7.30 – 8.30 – Breakfast. Try to feed Josh his whilst devouring mine without him noticing. Usually get at least two thirds of Josh’s thrown at me, the cat or the wall. Baby then realises he’s not got as much breakfast as he wants. Baby gets pissed off. Mummy starts the process over again. Then attempt to get baby dressed. Now that he’s 13 months its apparently a huge amount of fun to roll, squirm, attempt to sit up whilst getting him dressed. About as much fun as a bikini wax (BTW why does no one ever say how much they hurt – it’s a fucking joke. Y’know what else hurts – your child punching you in the tit a day after you’ve stopped breastfeeding)!
8.30 – 9.00 – The magic half hour – Josh plays or watches his beloved In The Night Garden whilst I wash face, get dressed, do hair, do make up (maybe I’m shallow or vain but I have to do this every day or I feel like shit. I usually do look like shit by midday so it’s actually quite pointless) drink more tea, get washing on, set up work emails ready for when Josh naps.
9:30 – 10:30 – Work. I’m now PA to four people. An hour isn’t long enough on everything I need to do. Panic that the baby will sleep for less than an hour.
10:30 – Baby wakes up! Make us both toast. Drink more tea (I honestly have no idea what I’d do without tea. I’d probably die). Usually now I try to get us out of the house.
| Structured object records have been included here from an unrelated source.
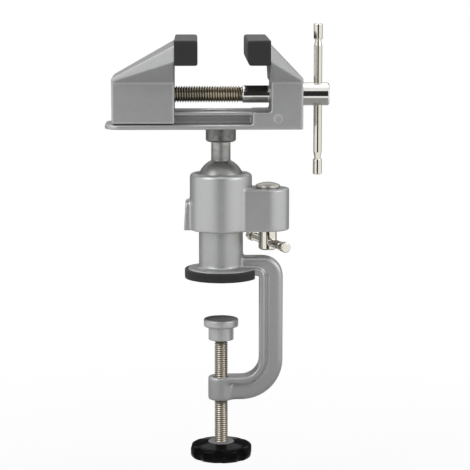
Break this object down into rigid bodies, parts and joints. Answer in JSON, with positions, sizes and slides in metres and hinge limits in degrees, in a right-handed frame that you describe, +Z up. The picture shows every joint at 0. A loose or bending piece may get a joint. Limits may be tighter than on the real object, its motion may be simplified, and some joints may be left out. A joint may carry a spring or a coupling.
{
  "type": "swivel precision vise",
  "caption": "Small bench vise whose jaw head turns and tilts on a locking ball socket, held on a bench edge by a screw clamp.",
  "frame": {"origin": "centre of the bench pad's underside, on the post's axis", "axes": "+Z up along the post and the clamp screw; +X along the jaw screw, towards its turning bar; +Y along the jaws' width, away from the picture's camera"},
  "size_m": [0.1293, 0.079, 0.2559],
  "materials": {
    "casting": "satin",
    "stud_metal": "satin",
    "rubber": "matte",
    "bright_metal": "polished",
    "fastener_steel": "satin",
    "thread_steel": "satin",
    "knob_plastic": "gloss",
    "insert_plastic": "satin"
  },
  "bodies": {
    "frame": {"clamp_frame": "casting", "bench_pad": "rubber"},
    "socket": {"socket_housing": "casting", "retainer_screw": "fastener_steel", "lock_bushing": "thread_steel"},
    "seat": {"ball_seat": "stud_metal"},
    "stud": {"ball_stud": "stud_metal", "head_bolt": "fastener_steel", "head_washer": "fastener_steel"},
    "head": {"vise_bed": "casting", "fixed_jaw_cover": "rubber", "screw_keeper": "fastener_steel"},
    "moving_jaw": {"moving_jaw": "casting", "moving_jaw_cover": "rubber", "jaw_nut": "thread_steel"},
    "jaw_screw": {"jaw_screw": "bright_metal"},
    "jaw_bar": {"jaw_bar": "bright_metal", "jaw_bar_ends": "bright_metal"},
    "lock_screw": {"lock_screw": "bright_metal"},
    "lock_bar": {"lock_bar": "bright_metal", "lock_bar_ends": "bright_metal"},
    "lock_cap": {"lock_cap": "bright_metal"},
    "lock_shoe": {"lock_shoe": "thread_steel"},
    "clamp_slide": {"pad_retainer": "fastener_steel"},
    "clamp_screw": {"clamp_screw": "thread_steel", "knob_insert": "insert_plastic", "clamp_knob": "knob_plastic"},
    "pad": {"clamp_pad": "casting"}
  },
  "joints": [
    {"name": "socket_swivel", "type": "hinge", "parent": "frame", "child": "socket", "pos_m": [0, 0, 0.0345], "axis": [0, 0, 1], "continuous": true},
    {"name": "ball_swivel", "type": "hinge", "parent": "socket", "child": "seat", "pos_m": [0, 0, 0.0567], "axis": [0, 0, 1], "continuous": true},
    {"name": "ball_tilt", "type": "hinge", "parent": "seat", "child": "stud", "pos_m": [0, 0, 0.0567], "axis": [0, 1, 0], "range_deg": [-45, 45]},
    {"name": "head_swivel", "type": "hinge", "parent": "stud", "child": "head", "pos_m": [0, 0, 0.0883], "axis": [0, 0, 1], "continuous": true},
    {"name": "jaw_slide", "type": "slide", "parent": "head", "child": "moving_jaw", "axis": [1, 0, 0], "range_m": [-0.016, 0.0273]},
    {"name": "jaw_screw_turn", "type": "hinge", "parent": "head", "child": "jaw_screw", "pos_m": [0.0372, 0, 0.1074], "axis": [-1, 0, 0], "range_deg": [-3842, 6554]},
    {"name": "jaw_bar_slide", "type": "slide", "parent": "jaw_screw", "child": "jaw_bar", "axis": [0, 0, 1], "range_m": [-0.0248, 0.0309]},
    {"name": "lock_screw_turn", "type": "hinge", "parent": "socket", "child": "lock_screw", "pos_m": [0.0273, 0, 0.0213], "axis": [0, 0, 1], "range_deg": [-70, 0]},
    {"name": "lock_bar_slide", "type": "slide", "parent": "lock_screw", "child": "lock_bar", "axis": [0.3584, -0.9336, 0], "range_m": [-0.0155, 0.0155]},
    {"name": "lock_cap_travel", "type": "slide", "parent": "socket", "child": "lock_cap", "axis": [0, 0, 1], "range_m": [0, 0.000243]},
    {"name": "lock_shoe_travel", "type": "slide", "parent": "socket", "child": "lock_shoe", "axis": [1, 0, 0], "range_m": [0, 0.0003]},
    {"name": "clamp_travel", "type": "slide", "parent": "frame", "child": "clamp_slide", "axis": [0, 0, 1], "range_m": [-0.021, 0.0231]},
    {"name": "clamp_screw_turn", "type": "hinge", "parent": "clamp_slide", "child": "clamp_screw", "pos_m": [0, 0, -0.032], "axis": [0, 0, 1], "range_deg": [-6050, 6655]},
    {"name": "pad_tilt", "type": "hinge", "parent": "clamp_slide", "child": "pad", "pos_m": [0, 0, -0.032], "axis": [0, 1, 0], "range_deg": [-5, 5]}
  ],
  "couplings": [
    {"joint": "jaw_screw_turn", "follows": "jaw_slide", "rad_per_m": 4188.8},
    {"joint": "clamp_screw_turn", "follows": "clamp_travel", "rad_per_m": 5026.5},
    {"joint": "lock_screw_turn", "follows": "lock_cap_travel", "rad_per_m": -5026.5},
    {"joint": "lock_shoe_travel", "follows": "lock_cap_travel", "ratio": 0.80425}
  ]
}
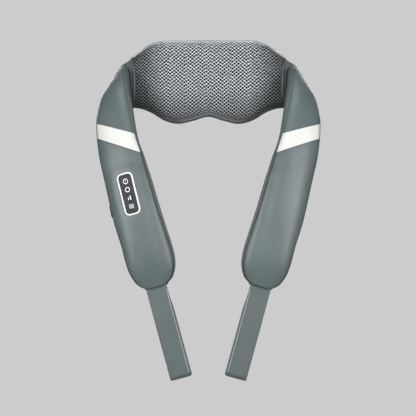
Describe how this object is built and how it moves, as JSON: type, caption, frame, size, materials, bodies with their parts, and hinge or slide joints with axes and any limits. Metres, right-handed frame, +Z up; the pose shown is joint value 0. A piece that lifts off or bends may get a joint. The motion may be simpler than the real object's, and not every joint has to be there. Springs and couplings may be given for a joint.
{
  "type": "shiatsu neck massager",
  "caption": "Shiatsu neck massager: mesh-faced pillow with rotating massage heads, two padded arms over the shoulders with an accent band, hand loops and a control panel.",
  "frame": {"origin": "middle of the mesh face of the pillow, where the nape rests", "axes": "+Z up as worn, -Y out of the mesh face towards the wearer's neck and chest, +X to the right of someone facing the mesh"},
  "size_m": [0.3208, 0.1793, 0.4882],
  "materials": {
    "grey_leather": "soft satin faux leather, fine grain",
    "dark_leather": "satin faux leather, fine grain",
    "white_leather": "smooth satin faux leather",
    "spacer_mesh": "open diamond spacer mesh over dark lining",
    "foam": "open-cell foam",
    "webbing": "folded faux leather strap with stitched edges",
    "black_plastic": "moulded, fine texture",
    "gloss_black_plastic": "polished",
    "button_plastic": "polished with white pictograms",
    "white_plastic": "satin white rim",
    "table_plastic": "moulded",
    "head_plastic": "soft coated",
    "gear_plastic": "natural acetal",
    "stiffener_plastic": "sheet",
    "brass": "machined",
    "sintered_bronze": "sintered",
    "shaft_steel": "ground",
    "motor_steel": "plated",
    "screw_steel": "plated",
    "ferrite": "sintered",
    "copper_winding": "enamelled wire and laminations",
    "battery_wrap": "shrink wrap",
    "circuit_board": "solder mask",
    "heating_film": "polyimide film"
  },
  "bodies": {
    "pillow": {"pillow_rear_cover": "grey_leather", "pillow_mesh_cover": "spacer_mesh", "pillow_foam_surround": "foam", "housing_front_plate": "black_plastic", "housing_rear_shell": "black_plastic", "housing_screws": "screw_steel", "heating_film": "heating_film", "turntable_bushes": "sintered_bronze", "worm_shaft_supports": "sintered_bronze", "motor_can": "motor_steel", "motor_end_bell": "black_plastic", "motor_magnets": "ferrite", "motor_clamp": "motor_steel", "battery_pack": "battery_wrap", "main_circuit_board": "circuit_board"},
    "drive_rotor": {"motor_armature": "copper_winding", "worm_shaft": "shaft_steel", "left_worm": "brass", "right_worm": "brass"},
    "left_massage_table": {"left_turntable": "table_plastic", "left_massage_heads": "head_plastic", "left_output_shaft": "shaft_steel", "left_worm_wheel": "gear_plastic"},
    "left_shoulder": {"left_shoulder_cover": "grey_leather", "left_accent_band": "white_leather", "left_shoulder_lining": "dark_leather", "left_shoulder_foam": "foam"},
    "left_arm": {"left_arm_cover": "grey_leather", "left_arm_lining": "dark_leather", "left_arm_foam": "foam", "left_arm_stiffener": "stiffener_plastic", "left_strap_tab": "webbing", "control_bezel": "white_plastic", "control_faceplate": "gloss_black_plastic", "control_circuit_board": "circuit_board", "control_tray": "black_plastic", "control_screws": "screw_steel", "charging_port": "shaft_steel", "charging_port_bezel": "gloss_black_plastic"},
    "left_loop": {"left_hand_loop": "webbing"},
    "right_massage_table": {"right_turntable": "table_plastic", "right_massage_heads": "head_plastic", "right_output_shaft": "shaft_steel", "right_worm_wheel": "gear_plastic"},
    "right_shoulder": {"right_shoulder_cover": "grey_leather", "right_accent_band": "white_leather", "right_shoulder_lining": "dark_leather", "right_shoulder_foam": "foam"},
    "right_arm": {"right_arm_cover": "grey_leather", "right_arm_lining": "dark_leather", "right_arm_foam": "foam", "right_arm_stiffener": "stiffener_plastic", "right_strap_tab": "webbing"},
    "right_loop": {"right_hand_loop": "webbing"},
    "power_button": {"power_button": "button_plastic"},
    "massage_mode_button": {"massage_mode_button": "button_plastic"},
    "intensity_button": {"intensity_button": "button_plastic"},
    "heat_button": {"heat_button": "button_plastic"}
  },
  "joints": [
    {"name": "left_arm_spread", "type": "hinge", "parent": "pillow", "child": "left_shoulder", "pos_m": [-0.12, 0.03, 0], "axis": [0, 0, -1], "range_deg": [-12, 35], "deforming": ["left_shoulder_cover", "left_shoulder_lining"]},
    {"name": "left_arm_flex", "type": "hinge", "parent": "left_shoulder", "child": "left_arm", "pos_m": [-0.1236, -0.06725, -0.1118], "axis": [-0.8759, 0.4353, 0.2081], "range_deg": [-15, 40], "deforming": ["left_arm_cover", "left_arm_lining"]},
    {"name": "left_loop_swing", "type": "hinge", "parent": "left_arm", "child": "left_loop", "pos_m": [-0.07256, -0.08, -0.30109], "axis": [-0.9646, 0, -0.2637], "range_deg": [-50, 50]},
    {"name": "left_table_spin", "type": "hinge", "parent": "pillow", "child": "left_massage_table", "pos_m": [-0.048, 0.03, -0.004], "axis": [0, 1, 0], "continuous": true},
    {"name": "right_arm_spread", "type": "hinge", "parent": "pillow", "child": "right_shoulder", "pos_m": [0.12, 0.03, 0], "axis": [0, 0, 1], "range_deg": [-12, 35], "deforming": ["right_shoulder_cover", "right_shoulder_lining"]},
    {"name": "right_arm_flex", "type": "hinge", "parent": "right_shoulder", "child": "right_arm", "pos_m": [0.1236, -0.06725, -0.1118], "axis": [-0.8759, -0.4353, -0.2081], "range_deg": [-15, 40], "deforming": ["right_arm_cover", "right_arm_lining"]},
    {"name": "right_loop_swing", "type": "hinge", "parent": "right_arm", "child": "right_loop", "pos_m": [0.07256, -0.08, -0.30109], "axis": [-0.9646, 0, 0.2637], "range_deg": [-50, 50]},
    {"name": "right_table_spin", "type": "hinge", "parent": "pillow", "child": "right_massage_table", "pos_m": [0.048, 0.03, -0.004], "axis": [0, 1, 0], "continuous": true},
    {"name": "drive_spin", "type": "hinge", "parent": "pillow", "child": "drive_rotor", "pos_m": [0, 0.052, 0.032], "axis": [1, 0, 0], "continuous": true},
    {"name": "power_press", "type": "slide", "parent": "left_arm", "child": "power_button", "axis": [0.3236, 0.9459, -0.0237], "range_m": [0, 0.0008], "stiffness_N_per_m": 350, "springref_m": -0.0008},
    {"name": "massage_mode_press", "type": "slide", "parent": "left_arm", "child": "massage_mode_button", "axis": [0.3236, 0.9459, -0.0237], "range_m": [0, 0.0008], "stiffness_N_per_m": 350, "springref_m": -0.0008},
    {"name": "intensity_press", "type": "slide", "parent": "left_arm", "child": "intensity_button", "axis": [0.3236, 0.9459, -0.0237], "range_m": [0, 0.0008], "stiffness_N_per_m": 350, "springref_m": -0.0008},
    {"name": "heat_press", "type": "slide", "parent": "left_arm", "child": "heat_button", "axis": [0.3236, 0.9459, -0.0237], "range_m": [0, 0.0008], "stiffness_N_per_m": 350, "springref_m": -0.0008}
  ],
  "couplings": [
    {"joint": "right_table_spin", "follows": "left_table_spin", "ratio": -1},
    {"joint": "drive_spin", "follows": "left_table_spin", "ratio": -48}
  ]
}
Fresh air makes all the difference; we might have a play date (no that doesn’t mean coffee with a friend – those days are long gone, it’s more likely that we will buy coffee then watch it go cold whilst we both attempt to stop our children running riot wherever we are and finding about 3 minutes to talk to each other).
Lunch – more food thrown at me. Fun.
2:00 – 3.30 – If we’re having a good day, baby boy will sleep now. Enabling me to do more work. If not it transpires that a conference call with a baby talking rubbish in the background is entirely possible but VERY testing.
4:00 – Cook! I hate cooking with a passion but since Josh has been born I’ve insisted on feeding him freshly cooked meals. It’s usually around now that I realise I’m missing a vital ingredient and have to do an emergency trip to Tesco. Note that I don’t say a quick trip because it’s never quick when a baby is involved. His newest trick is refusing to sit in his car seat when I put him in it. The kid has got a frankly worrying amount of strength.
Dinner – Covered in food (me and him)
Bath – Drenched because splashing is his favourite
Story Time – My child likes to eat the book whilst you read it to him
The Bedtime Hour – God Bless you Cbeebies. Use this time to tidy, put washing away and more often than not drink a glass of wine in the kitchen whilst rocking out to the ten minute takeover on Greg James’ (BEAUT) radio 1 show. Mummy time at its best.
Bed Time – This week with no feeding. Nothing like tiptoeing out of that nursery to my three hours of freedom!
Then in the evening I eat, blog, have a bath and by approximately 8.49 am falling asleep. I’m useless – I get tired so fast! Having said that its 8.45 as I type this and I actually feel OK!
I know there seems to be very little point in what I’m saying, but the message I am trying to get across is that it’s OK to find it tough sometimes. To be overwhelmed. Sometimes I feel so bad for complaining – I see people going through things far worse than me. I know I’m lucky. But I have no doubt even the most well put together Mum has days where she is mentally draine! No one is perfect. We all do our best and that’s what you’ve got to remind yourself.
It’s nearly the end of this hectic, testing, draining bitch of a week, and what I’ve got at the end of it is a happy, healthy little boy who has taken his first steps this week, who is attempting to say the cats name, who has had a lovely week managing to see one of his little buddies each day, and who I’ve been told several times is such a happy little boy. And do you know what – I can take credit for that. Little Old Me! I’m killing it at this motherhood malarkey even if I do look like the walking dead. Every time I’ve got emotional this week I’ve been apologetic; “I’m sorry it’s just me being stupid”. But you know what it is ME! I am emotional, I do get overwhelmed, I do wear my heart on my sleeve. Sometimes I just want a hug. That’s what makes me, what makes me human, and hopefully my nature being a good one, where I do try to be positive even when I’m struggling, is something Josh will inherit.
Being a Mum is rewarding, special, the most amazing thing to be blessed with. It’s also bloody hard work. So lets cut ourselves a bit of slack and try and recognise that we’re all doing our best, and to our bubs that’s more than enough.
I know I need to take a bit of my own advice and I will do that. If there’s one thing I’ve learnt this week it’s that I need to remind myself that I am a good Mum and a good wife. I need to tell myself that – Practise what you preach.
I’m sorry if this is just a rambling whinging post. I needed to write, I needed to get a lot of this out. There’s more I need to get out but now is not the time. But I am ever grateful if you take the time to read this.
Lots of Love as Always
PS. My evening was just literally made by the fact my friend text me saying her little girl had done her first glitter poo! I haven’t laughed this much all week! Just had to share that with you all!